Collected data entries
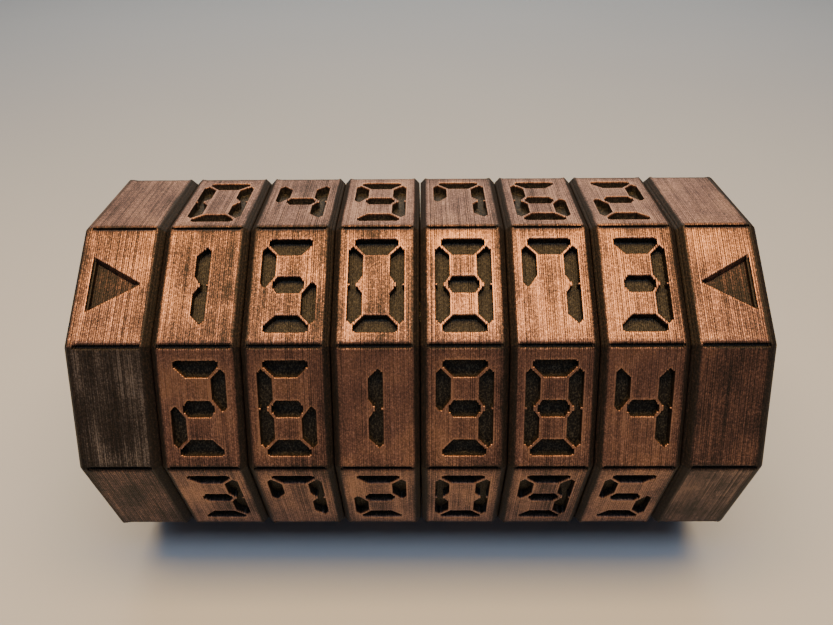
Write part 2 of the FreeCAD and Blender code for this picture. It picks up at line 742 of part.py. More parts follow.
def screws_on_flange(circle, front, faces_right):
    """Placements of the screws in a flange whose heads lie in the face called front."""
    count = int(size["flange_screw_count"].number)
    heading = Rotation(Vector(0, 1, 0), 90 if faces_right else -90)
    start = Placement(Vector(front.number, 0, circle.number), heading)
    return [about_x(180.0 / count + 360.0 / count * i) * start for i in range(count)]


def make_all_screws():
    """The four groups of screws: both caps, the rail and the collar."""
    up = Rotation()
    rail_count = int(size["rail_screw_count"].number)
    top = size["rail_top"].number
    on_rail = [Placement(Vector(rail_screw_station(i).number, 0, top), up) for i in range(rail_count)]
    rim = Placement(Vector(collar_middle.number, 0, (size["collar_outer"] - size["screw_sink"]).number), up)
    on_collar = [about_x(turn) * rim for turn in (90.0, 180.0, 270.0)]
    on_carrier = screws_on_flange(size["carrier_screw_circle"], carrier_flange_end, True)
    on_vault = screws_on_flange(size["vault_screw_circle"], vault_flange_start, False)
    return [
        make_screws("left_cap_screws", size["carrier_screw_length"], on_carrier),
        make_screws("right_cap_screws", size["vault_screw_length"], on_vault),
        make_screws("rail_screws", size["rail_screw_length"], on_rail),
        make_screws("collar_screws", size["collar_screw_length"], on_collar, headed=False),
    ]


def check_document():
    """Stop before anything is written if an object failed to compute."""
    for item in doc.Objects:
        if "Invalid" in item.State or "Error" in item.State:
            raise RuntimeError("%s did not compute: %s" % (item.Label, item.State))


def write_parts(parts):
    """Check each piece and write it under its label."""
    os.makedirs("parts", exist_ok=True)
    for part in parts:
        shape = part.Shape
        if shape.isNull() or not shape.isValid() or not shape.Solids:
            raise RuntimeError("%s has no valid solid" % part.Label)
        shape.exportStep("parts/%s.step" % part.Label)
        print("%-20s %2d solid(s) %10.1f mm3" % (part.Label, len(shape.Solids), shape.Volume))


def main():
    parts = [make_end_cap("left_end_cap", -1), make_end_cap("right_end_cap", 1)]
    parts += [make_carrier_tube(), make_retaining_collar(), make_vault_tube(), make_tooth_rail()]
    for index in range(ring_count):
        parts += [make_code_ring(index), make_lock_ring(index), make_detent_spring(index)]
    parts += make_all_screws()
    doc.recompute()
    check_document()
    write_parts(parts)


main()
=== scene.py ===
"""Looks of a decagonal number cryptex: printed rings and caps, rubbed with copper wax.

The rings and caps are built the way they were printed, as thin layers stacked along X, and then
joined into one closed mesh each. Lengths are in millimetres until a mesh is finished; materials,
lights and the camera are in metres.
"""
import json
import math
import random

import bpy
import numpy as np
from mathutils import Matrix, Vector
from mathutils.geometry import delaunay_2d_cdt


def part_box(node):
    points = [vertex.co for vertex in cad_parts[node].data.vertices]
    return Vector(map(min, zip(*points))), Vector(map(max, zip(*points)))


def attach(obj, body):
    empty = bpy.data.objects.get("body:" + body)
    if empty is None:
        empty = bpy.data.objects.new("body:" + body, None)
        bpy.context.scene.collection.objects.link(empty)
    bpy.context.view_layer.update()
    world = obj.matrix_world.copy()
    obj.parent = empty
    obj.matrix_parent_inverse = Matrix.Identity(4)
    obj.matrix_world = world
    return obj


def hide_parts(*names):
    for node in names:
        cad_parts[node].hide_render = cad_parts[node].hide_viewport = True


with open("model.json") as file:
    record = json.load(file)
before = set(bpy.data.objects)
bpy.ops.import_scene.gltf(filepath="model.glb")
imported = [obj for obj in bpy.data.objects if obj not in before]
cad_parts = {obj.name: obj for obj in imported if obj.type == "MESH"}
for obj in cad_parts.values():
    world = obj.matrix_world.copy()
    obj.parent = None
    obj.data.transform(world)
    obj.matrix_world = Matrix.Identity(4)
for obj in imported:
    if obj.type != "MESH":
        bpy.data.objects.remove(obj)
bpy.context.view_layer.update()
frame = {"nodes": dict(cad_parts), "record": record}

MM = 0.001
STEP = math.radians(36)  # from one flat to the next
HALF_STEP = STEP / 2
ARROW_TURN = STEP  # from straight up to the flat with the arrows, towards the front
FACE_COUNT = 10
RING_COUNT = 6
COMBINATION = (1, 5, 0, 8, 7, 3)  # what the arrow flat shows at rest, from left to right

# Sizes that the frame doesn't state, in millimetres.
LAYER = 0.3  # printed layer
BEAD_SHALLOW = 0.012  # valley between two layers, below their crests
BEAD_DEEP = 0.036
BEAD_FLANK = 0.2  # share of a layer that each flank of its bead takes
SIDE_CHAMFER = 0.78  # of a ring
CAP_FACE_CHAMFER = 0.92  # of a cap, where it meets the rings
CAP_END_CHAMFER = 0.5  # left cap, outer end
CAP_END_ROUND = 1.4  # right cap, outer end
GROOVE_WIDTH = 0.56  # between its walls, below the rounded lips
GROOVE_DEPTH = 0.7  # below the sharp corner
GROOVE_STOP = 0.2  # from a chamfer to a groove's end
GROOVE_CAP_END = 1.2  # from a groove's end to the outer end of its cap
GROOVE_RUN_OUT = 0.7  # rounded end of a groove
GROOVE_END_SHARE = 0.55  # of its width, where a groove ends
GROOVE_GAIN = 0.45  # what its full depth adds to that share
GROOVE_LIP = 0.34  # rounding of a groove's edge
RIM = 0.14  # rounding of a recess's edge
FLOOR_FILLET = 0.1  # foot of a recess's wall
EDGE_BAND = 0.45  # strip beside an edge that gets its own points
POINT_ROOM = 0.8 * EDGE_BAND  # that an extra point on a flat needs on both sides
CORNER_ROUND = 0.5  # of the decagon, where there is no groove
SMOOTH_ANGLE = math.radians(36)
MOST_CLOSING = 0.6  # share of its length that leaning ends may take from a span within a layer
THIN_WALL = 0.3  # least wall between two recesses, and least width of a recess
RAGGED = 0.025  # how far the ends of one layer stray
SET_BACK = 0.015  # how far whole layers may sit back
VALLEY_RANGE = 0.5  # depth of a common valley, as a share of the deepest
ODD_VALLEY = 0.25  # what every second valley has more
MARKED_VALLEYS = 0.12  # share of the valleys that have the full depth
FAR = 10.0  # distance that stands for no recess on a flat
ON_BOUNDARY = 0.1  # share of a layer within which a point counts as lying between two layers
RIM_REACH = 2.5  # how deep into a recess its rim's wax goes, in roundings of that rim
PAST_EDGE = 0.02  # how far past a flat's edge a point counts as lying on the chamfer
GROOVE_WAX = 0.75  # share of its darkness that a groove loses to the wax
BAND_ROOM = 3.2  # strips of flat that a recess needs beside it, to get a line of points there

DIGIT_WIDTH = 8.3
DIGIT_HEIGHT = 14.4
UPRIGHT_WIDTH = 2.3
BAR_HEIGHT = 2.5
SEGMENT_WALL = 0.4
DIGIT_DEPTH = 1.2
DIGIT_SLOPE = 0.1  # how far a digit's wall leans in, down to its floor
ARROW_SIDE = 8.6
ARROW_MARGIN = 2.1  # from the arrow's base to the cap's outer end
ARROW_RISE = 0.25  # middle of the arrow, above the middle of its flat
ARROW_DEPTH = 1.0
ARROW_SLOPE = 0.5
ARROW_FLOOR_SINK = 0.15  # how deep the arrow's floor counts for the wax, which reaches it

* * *

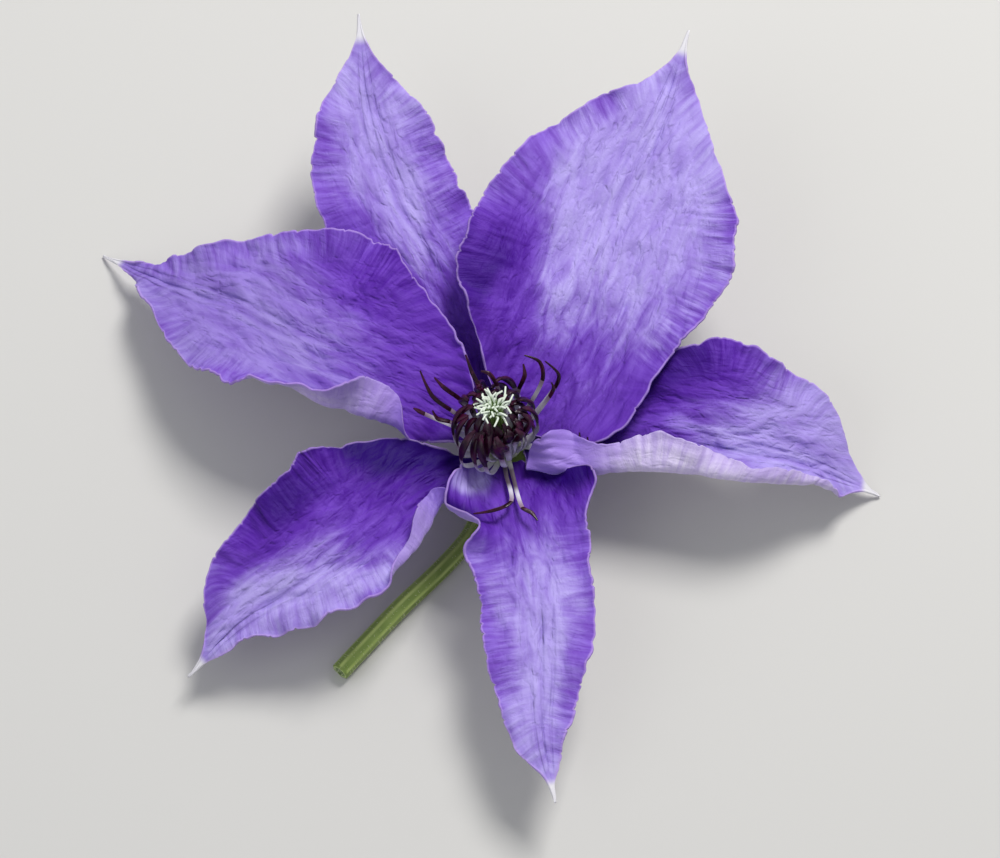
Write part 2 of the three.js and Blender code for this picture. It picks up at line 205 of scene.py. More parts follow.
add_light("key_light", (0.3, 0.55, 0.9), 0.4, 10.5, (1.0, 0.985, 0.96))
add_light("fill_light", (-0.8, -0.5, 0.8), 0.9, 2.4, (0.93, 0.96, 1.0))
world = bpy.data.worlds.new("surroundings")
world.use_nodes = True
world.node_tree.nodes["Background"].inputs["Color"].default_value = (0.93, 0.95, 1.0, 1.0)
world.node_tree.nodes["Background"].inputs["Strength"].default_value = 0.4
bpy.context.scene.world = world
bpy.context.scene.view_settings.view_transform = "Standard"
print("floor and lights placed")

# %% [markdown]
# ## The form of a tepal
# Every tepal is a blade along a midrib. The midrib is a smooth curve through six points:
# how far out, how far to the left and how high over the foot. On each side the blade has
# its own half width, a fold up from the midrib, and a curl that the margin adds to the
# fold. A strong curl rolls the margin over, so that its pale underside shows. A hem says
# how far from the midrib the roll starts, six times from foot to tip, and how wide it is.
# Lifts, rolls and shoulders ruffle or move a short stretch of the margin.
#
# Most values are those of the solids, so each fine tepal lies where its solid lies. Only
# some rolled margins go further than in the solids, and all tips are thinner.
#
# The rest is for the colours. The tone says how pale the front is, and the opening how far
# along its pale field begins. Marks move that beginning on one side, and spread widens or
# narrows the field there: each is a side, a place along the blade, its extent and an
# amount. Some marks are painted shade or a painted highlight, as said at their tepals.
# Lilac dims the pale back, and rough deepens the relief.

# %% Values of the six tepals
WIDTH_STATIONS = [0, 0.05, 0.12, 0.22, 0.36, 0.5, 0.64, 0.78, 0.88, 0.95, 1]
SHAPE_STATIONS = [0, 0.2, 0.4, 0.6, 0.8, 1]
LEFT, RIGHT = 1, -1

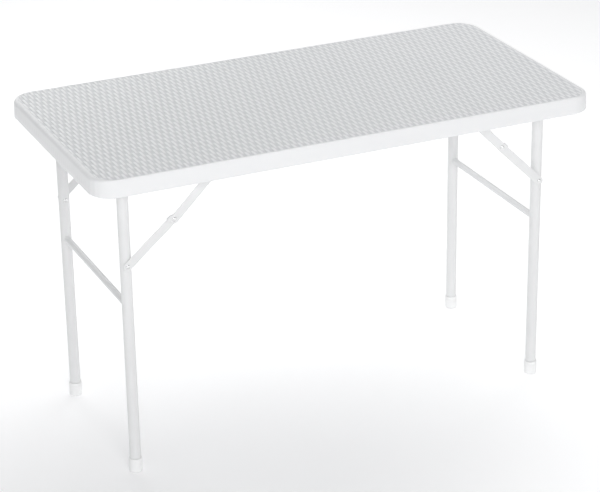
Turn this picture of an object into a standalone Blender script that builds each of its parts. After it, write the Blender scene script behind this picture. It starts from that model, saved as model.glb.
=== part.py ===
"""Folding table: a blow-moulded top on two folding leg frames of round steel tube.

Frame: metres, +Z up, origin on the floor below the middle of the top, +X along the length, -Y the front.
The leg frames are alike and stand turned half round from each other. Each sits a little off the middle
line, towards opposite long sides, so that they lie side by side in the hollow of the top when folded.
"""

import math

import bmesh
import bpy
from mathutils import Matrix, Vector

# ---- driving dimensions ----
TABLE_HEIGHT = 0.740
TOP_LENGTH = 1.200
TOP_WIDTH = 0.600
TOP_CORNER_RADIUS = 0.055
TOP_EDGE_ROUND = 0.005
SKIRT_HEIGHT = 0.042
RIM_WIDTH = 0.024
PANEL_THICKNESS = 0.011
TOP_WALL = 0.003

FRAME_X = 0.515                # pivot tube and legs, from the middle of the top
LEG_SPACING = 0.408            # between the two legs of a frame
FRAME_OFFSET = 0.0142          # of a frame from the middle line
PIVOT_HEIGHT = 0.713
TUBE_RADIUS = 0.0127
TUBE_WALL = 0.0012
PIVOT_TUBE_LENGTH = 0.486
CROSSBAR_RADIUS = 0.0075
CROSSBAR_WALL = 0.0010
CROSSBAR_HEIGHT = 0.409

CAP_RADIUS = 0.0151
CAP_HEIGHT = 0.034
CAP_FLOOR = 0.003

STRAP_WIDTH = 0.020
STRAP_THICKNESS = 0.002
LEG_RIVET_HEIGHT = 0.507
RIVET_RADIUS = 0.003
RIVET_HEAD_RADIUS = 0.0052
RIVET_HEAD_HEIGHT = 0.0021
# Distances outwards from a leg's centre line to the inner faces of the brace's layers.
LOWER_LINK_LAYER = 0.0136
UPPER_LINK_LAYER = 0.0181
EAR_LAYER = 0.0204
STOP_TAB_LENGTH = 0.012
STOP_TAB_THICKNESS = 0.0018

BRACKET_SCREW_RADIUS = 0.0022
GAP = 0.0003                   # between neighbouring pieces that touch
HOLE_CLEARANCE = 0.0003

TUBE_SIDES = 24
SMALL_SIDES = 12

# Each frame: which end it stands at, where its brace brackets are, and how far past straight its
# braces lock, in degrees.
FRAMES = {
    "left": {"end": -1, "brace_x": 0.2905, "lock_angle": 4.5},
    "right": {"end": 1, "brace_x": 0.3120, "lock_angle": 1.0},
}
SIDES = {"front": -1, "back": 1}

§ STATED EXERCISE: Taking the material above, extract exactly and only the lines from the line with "Turn this picture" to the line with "round steel tube.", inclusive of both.

§ WRITTEN SOLUTION:
Turn this picture of an object into a standalone Blender script that builds each of its parts. After it, write the Blender scene script behind this picture. It starts from that model, saved as model.glb.
=== part.py ===
"""Folding table: a blow-moulded top on two folding leg frames of round steel tube.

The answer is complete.